AAJ: So this song, "Lifeboat Serenade" has a great escalating part here that's beautiful [playing passage beginning at 4:20]—now, this sounds like Derek, but thicker.

JH: No that's me. See it's funny you picked that because I tried to give him that outro solo but he made me take it. My friend who played drums on that tune named Tyler Greenwell, he heard that and said, "Wow! That sounds killer where you and Derek are trading right there!" Now, he knows Derek really well and he's played with him a lot, so I was really flattered. That just cracks me up, and Derek would think it's funny too.

AAJ: But how're you doing that?

Jimmy Herring JH: I'm just really into his nuances and I probably stole some of them, without really meaning to.

AAJ: Now that's an understatement. Are you sliding into the notes and chords with your fingers?

JH: Yeah.

AAJ: It sounds like a fretless guitar almost.

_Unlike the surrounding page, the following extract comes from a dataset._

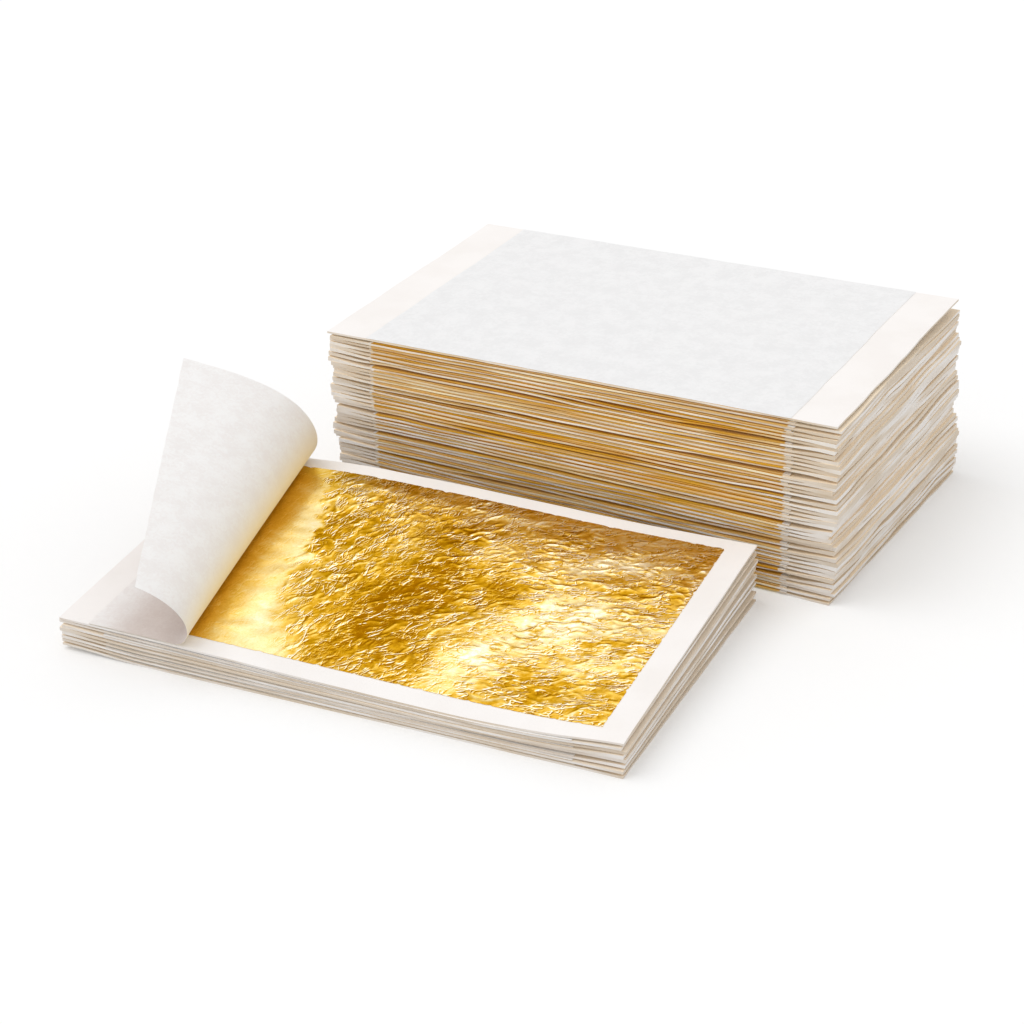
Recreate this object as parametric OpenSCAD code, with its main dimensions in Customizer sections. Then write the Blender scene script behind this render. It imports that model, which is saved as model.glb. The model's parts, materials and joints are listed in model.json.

JH: That's the goal. I'm trying to play where you don't hear the frets. Derek is playing the part of the vocalist on that tune at the two starts and the verse—the parts where the singer would come in—and then there's a solo in the middle of the tune, which is me with a different kind of sound, where you can tell the difference easily. I wanted him to trade off again at the end, but he said, "No, man. You have to leave what you recorded alone." Unfortunately, we wanted to be there at the same time, but we couldn't get that together because his schedule and my schedule and all the logistics were wrong—it was crazy.

AAJ: Hold on. You guys didn't record at the same time?

JH: No, in fact, I was done with everything on the record except his part and I had to drive down to Jacksonville from Atlanta and get him to put it on there. Unfortunately I was on tour with Panic and when I got off the road he was making a record of his own, so there was just no good time to actually make the session at the same time.